For Bay Area cities, erecting 441,000 homes by 2031 may be a tall order.

As of this week, just 38 of the region’s 109 cities and counties had submitted adopted plans to build thousands of new homes required by the state, the San Jose Mercury News reported. The deadline was Jan. 31.

Only four of those housing element plans — from San Francisco, Emeryville, San Leandro and the city of Alameda — had received final approval.

Yet many experts and officials say building more homes is the only way to meet the region’s increasingly dire housing needs for people of all incomes.

In the next eight years, state regulators require that the Bay Area add more than 441,000 new homes — a 15-percent increase in the region’s housing stock.

“The homelessness crisis that’s confronting many people is the clearest evidence of the fact that there’s a shortage of housing,” said Daniel Saver, an assistant director with the Association of Bay Area Governments, a regional agency that helps set local housing goals.

Every eight years since 1969, California has required cities and counties to submit detailed plans for how they would accommodate a specific number of homes across a range of affordability levels. 

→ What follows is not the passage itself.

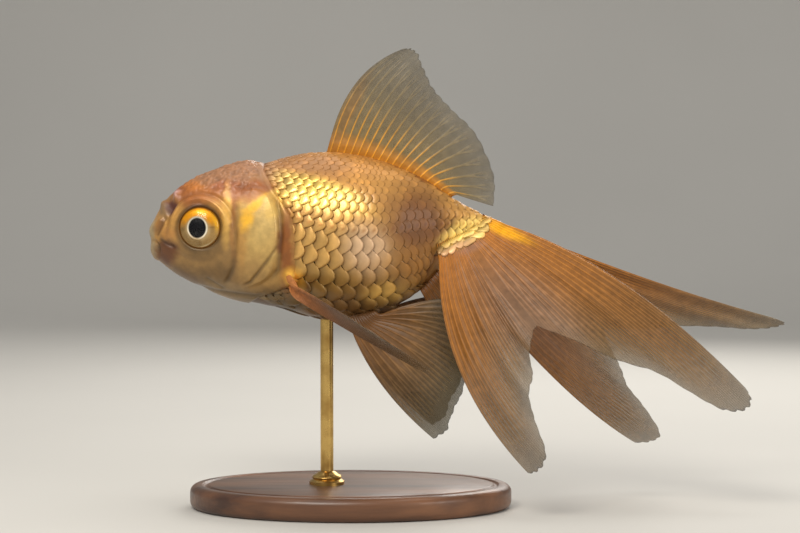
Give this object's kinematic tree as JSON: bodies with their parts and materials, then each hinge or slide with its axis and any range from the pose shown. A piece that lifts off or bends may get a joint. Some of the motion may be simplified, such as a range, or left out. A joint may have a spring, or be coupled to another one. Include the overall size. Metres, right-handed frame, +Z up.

But during recent housing cycles, most local governments haven’t come close to hitting their low- and middle-income homebuilding targets. Meanwhile, rents and home prices in the Bay Area have exploded, stoked by the region’s rapidly growing economy and a flood of new high-paying jobs.

To reverse that trend, state officials and housing advocates say they intend to hold cities and counties accountable for their new home building goals. And local governments are already feeling the repercussions.

State regulators set the Bay Area’s homebuilding target of 441,000 new units based on a complicated formula meant to determine how much more housing is needed for the region’s current and future population. 

The Association of Bay Area Governments then divvied up that number among local cities and counties.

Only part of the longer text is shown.